After the 2008 credit meltdown, the Fed, led by Simple Ben, fought for greater regulatory control of the banking system. The cranks who warned against Federal Reserve regulatory authority have been vindicated, on a comically inflated scale.

Wild-and-wooly securities that cratered after the credit cycle turned (circa 2007) are back, for instance: low doc, cov lite, payment-in-kind toggle notes, the proceeds of which pay private-equity firms up-front dividends. Century bonds (Mexico, the University of Southern California) sold swiftly, never a good sign. “Synthetic junk bonds” warned the Financial Times that “resemble transactions linked to U.S. mortgages, which proliferated before the crisis” and “staple deals” counseled the Wall Street Journal that “came under sharp criticism during the buyout boom for causing a number of conflicts of interest” have been structured by the banks that Ben Bernanke regulates. This highlights the greatest conflict of interest: the false claim that the Federal Reserve regulates the banks.

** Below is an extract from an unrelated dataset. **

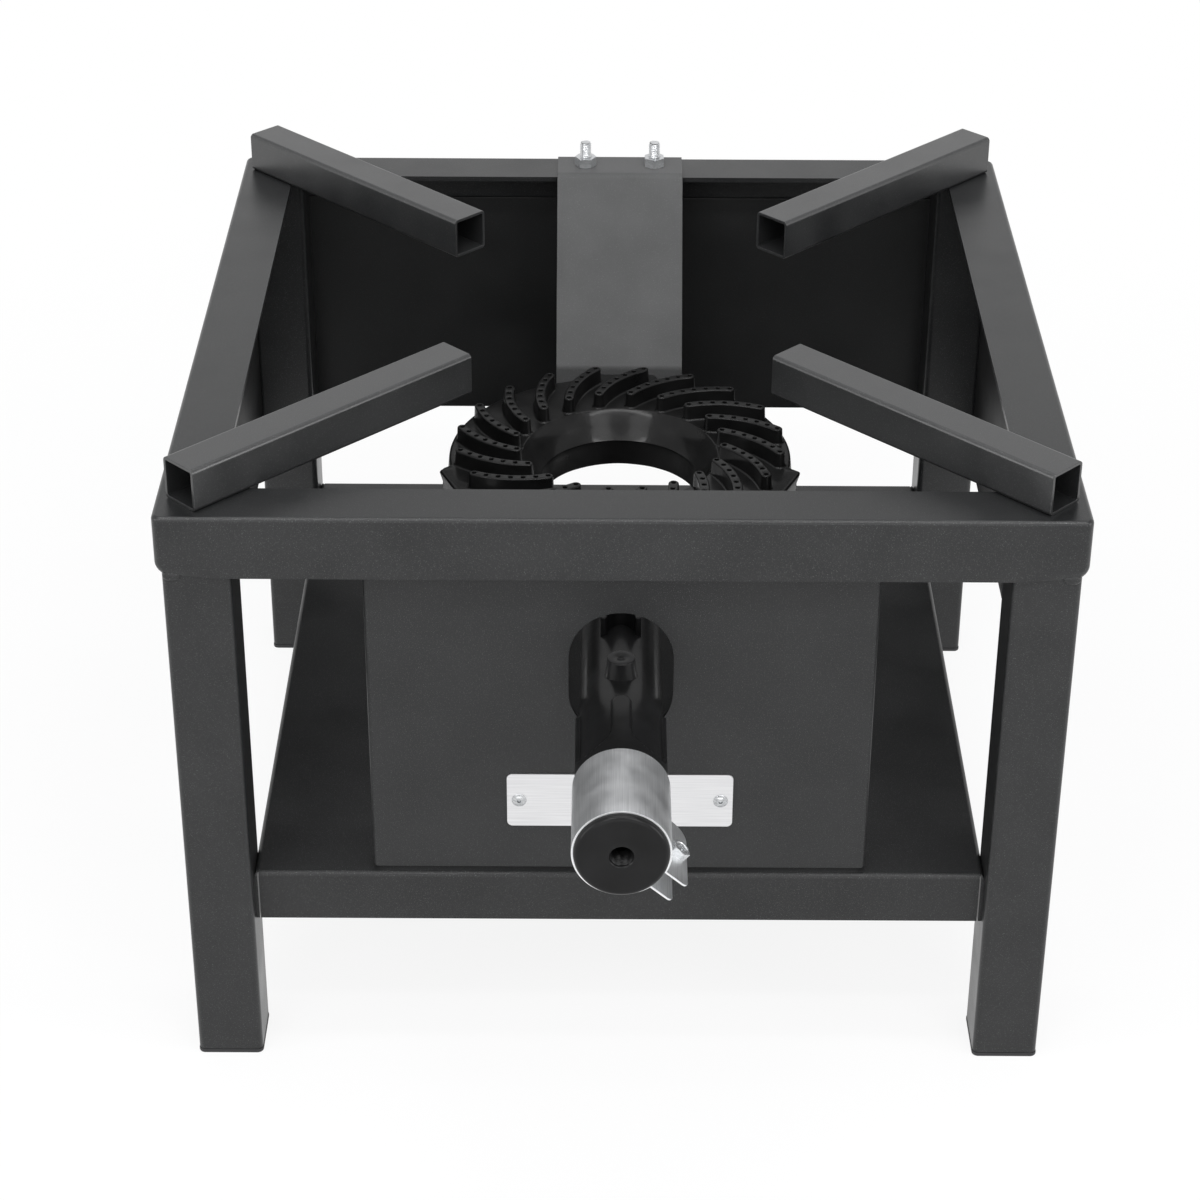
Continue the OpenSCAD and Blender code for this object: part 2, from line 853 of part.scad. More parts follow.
// The shutter: a rolled sleeve, open along one side, with two ears for the clamp screw
module air_shutter() {
    color("#b9bbbc")
        on_shutter()
            difference() {
                union() {
                    difference() {
                        rotate([-90, 0, 0])
                            cylinder(h = sleeve_len, r = sleeve_out);
                        translate([0, -cut, 0])
                            rotate([-90, 0, 0])
                                cylinder(h = sleeve_len + 2 * cut, r = sleeve_in);
                        translate([0, -cut, -ear_gap / 2])
                            cube([sleeve_out + cut, sleeve_len + 2 * cut, ear_gap]);
                    }
                    ear();
                    mirror([0, 0, 1])
                        ear();
                }
                translate([clamp_reach, ear_len / 2, -ear_face - cut])
                    cylinder(h = 2 * (ear_face + cut), d = clamp_d + 2 * clamp_hole_gap);
            }
}

module ear() {
    translate([ear_root, 0, ear_gap / 2])
        linear_extrude(sleeve_t)
            difference() {
                square([ear_reach - ear_root, ear_len]);
                translate([ear_reach - ear_root, ear_len])
                    mirror([1, 0])
                        corner_waste(ear_rear_r);
                translate([ear_reach - ear_root, 0])
                    rotate(180)
                        corner_waste(ear_front_r);
            }
}

// A hexagon of height h, w across its flats, with its upper corners turned off
module turned_hex(w, h) {
    corner_d = w / cos(30);
    intersection() {
        cylinder(h = h, d = corner_d, $fn = 6);
        union() {
            cylinder(h = h - (corner_d - w) / 2, d = corner_d + cut);
            translate([0, 0, h - (corner_d - w) / 2])
                cylinder(h = (corner_d - w) / 2, d1 = corner_d, d2 = w);
        }
    }
}

module shutter_screw() {
    color("#c9cbcc")
        on_shutter()
            translate([clamp_reach, ear_len / 2, ear_face])
                difference() {
                    union() {
                        turned_hex(clamp_af, clamp_head);
                        translate([0, 0, -clamp_len])
                            cylinder(h = clamp_len, d = clamp_d);
                    }
                    for (a = [0, 90])
                        rotate(a)
                            translate([0, 0, clamp_head + (cut - clamp_head * recess_depth_share) / 2])
                                cube([clamp_d, clamp_d * recess_width_share,
                                    clamp_head * recess_depth_share + cut], center = true);
                }
}

module shutter_nut() {
    color("#b4b6b8")
        on_shutter()
            translate([clamp_reach, ear_len / 2, -ear_face])
                mirror([0, 0, 1])
                    hex_nut(clamp_af, clamp_nut, clamp_d);
}

module hex_nut(w, h, d) {
    difference() {
        turned_hex(w, h);
        translate([0, 0, -cut])
            cylinder(h = h + 2 * cut, d = d + 2 * thread_gap);
    }
}

// The bracket: a strip from the rear flange down behind the burner and under its rear lug
module burner_bracket() {
    knee_y = lug_reach + knee_gap;
    path = [[frame_d / 2 - bracket_inset, frame_h + bracket_t / 2],
        [frame_d / 2 - flange_w - bracket_clear, frame_h + bracket_t / 2],
        [knee_y, frame_h - knee_drop],
        [knee_y, foot_z],
        [lug_bolt_r - foot_margin, foot_z]];
    color("#4c4d4f")
        placed()
            difference() {
                translate([-bracket_w / 2, 0, 0])
                    rotate([90, 0, 90])
                        linear_extrude(bracket_w)
                            polygon(strip_outline(path, bracket_t, bracket_bend));
                bracket_holes();
                translate([0, lug_bolt_r, base_z - bracket_t - cut])
                    cylinder(h = bracket_t + 2 * cut, d = bolt_d + 2 * bolt_gap);
            }
}

// Both bracket bolts' places, at the top face of the frame
module bracket_bolt_places() {
    for (s = [-1, 1])
        translate([s * bolt_spacing / 2, bolt_y, frame_h])
            children();
}

module bracket_holes() {
    bracket_bolt_places()
        translate([0, 0, -angle_t - cut])
            cylinder(h = angle_t + bracket_t + 2 * cut, d = bolt_d + 2 * bolt_gap);
}

// A bolt standing on its head, with the underside of the head at z = 0
module bolt(length) {
    cylinder(h = length, d = bolt_d);
    mirror([0, 0, 1])
        turned_hex(bolt_af, bolt_head);
}

module washer() {
    difference() {
        cylinder(h = washer_t, d = washer_d);
        translate([0, 0, -cut])
            cylinder(h = washer_t + 2 * cut, d = bolt_d + 2 * bolt_gap);
    }
}

module bracket_bolts() {
    color("#b9bbbc")
        placed()
            bracket_bolt_places()
                translate([0, 0, -angle_t - washer_t])
                    bolt(bolt_len);
}

module bracket_washers() {
    color("#b0b2b4")
        placed()
            bracket_bolt_places()
                translate([0, 0, -angle_t - washer_t])
                    washer();
}

module bracket_nuts() {
    color("#c4c6c8")
        placed()
            bracket_bolt_places()
                translate([0, 0, bracket_t])
                    hex_nut(bolt_af, nut_h, bolt_d);
}

module burner_bolt() {
    color("#b9bbbc")
        placed()
            translate([0, lug_bolt_r, base_z - bracket_t - washer_t])
                bolt(burner_bolt_len);
}

module burner_washer() {
    color("#b0b2b4")
        placed()
            translate([0, lug_bolt_r, base_z - bracket_t - washer_t])
                washer();
}

module leg_front_left() { leg(-1, -1); }
module leg_front_right() { leg(1, -1); }
module leg_rear_left() { leg(-1, 1); }
module leg_rear_right() { leg(1, 1); }
module foot_cap_front_left() { foot_cap(-1, -1); }
module foot_cap_front_right() { foot_cap(1, -1); }
module foot_cap_rear_left() { foot_cap(-1, 1); }
module foot_cap_rear_right() { foot_cap(1, 1); }
module pot_support_front_left() { pot_support(-1, -1); }
module pot_support_front_right() { pot_support(1, -1); }
module pot_support_rear_left() { pot_support(-1, 1); }
module pot_support_rear_right() { pot_support(1, 1); }

rail_front();
rail_rear();
rail_left();
rail_right();
leg_front_left();
leg_front_right();
leg_rear_left();
leg_rear_right();
foot_cap_front_left();
foot_cap_front_right();
foot_cap_rear_left();
foot_cap_rear_right();
pot_support_front_left();
pot_support_front_right();
pot_support_rear_left();
pot_support_rear_right();
heat_shelf();
front_plate();
rear_shield();
side_shield_left();
side_shield_right();
burner_head();
mixing_tube();
air_shutter();
shutter_screw();
shutter_nut();
burner_bracket();
bracket_bolts();
bracket_washers();
bracket_nuts();
burner_bolt();
burner_washer();
nameplate();
nameplate_rivets();
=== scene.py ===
import math

import bmesh
import bpy
from mathutils import Matrix, Vector, noise


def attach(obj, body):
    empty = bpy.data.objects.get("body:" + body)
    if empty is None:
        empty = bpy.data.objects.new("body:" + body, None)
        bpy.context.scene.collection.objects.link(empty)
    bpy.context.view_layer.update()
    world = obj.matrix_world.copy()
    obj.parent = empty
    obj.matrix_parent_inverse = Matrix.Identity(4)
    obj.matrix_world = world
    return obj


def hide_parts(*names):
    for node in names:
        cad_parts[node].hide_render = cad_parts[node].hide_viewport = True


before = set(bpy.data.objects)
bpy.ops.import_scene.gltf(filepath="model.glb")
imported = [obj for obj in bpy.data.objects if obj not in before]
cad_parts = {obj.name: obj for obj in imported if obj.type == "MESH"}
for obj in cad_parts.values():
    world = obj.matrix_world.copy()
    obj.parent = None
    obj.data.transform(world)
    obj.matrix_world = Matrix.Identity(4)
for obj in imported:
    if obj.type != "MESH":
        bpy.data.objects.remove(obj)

noise.seed_set(5)  # the same cast and welded surfaces every time
mm = 0.001
near = 0.01 * mm  # places closer than this count as one
cadNear = 0.002 * mm  # the same, for the facets of the solids
spinNear = 0.001 * mm  # the same, for the seam of a turned line
flatTurn = 0.4  # degrees between two facets that count as one flat
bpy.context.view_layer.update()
# The burner stands on this upright axis, and the mixing tube lies along -Y at this height
burnerY = 52.8 * mm
tubeZ = 191 * mm


corners = [(-1, -1), (-1, 1), (1, -1), (1, 1)]


def sideName(start, sx, sy):
    return start + ("Front" if sy < 0 else "Rear") + ("Left" if sx < 0 else "Right")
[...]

One security in the pipeline (possibly on hold during the current market mayhem) is a “synthetic deutsche mark,” that would “create shadow trading in legacy currencies in a synthetic market.” Paul Volcker said somewhere the only financial advancement of the past 30 years is the ATM card. Comparing the collateral behind Peter Warburtin’s bond market to the absence of such behind the synthetic deutsche mark (a currency that ceased to exist over a decade ago) outlines the enormous waste of capital, human ingenuity, and savings over the past 40 years.  With nothing learned, this will continue, until uncollateralized paper spawns a New Era in post-fiat origami.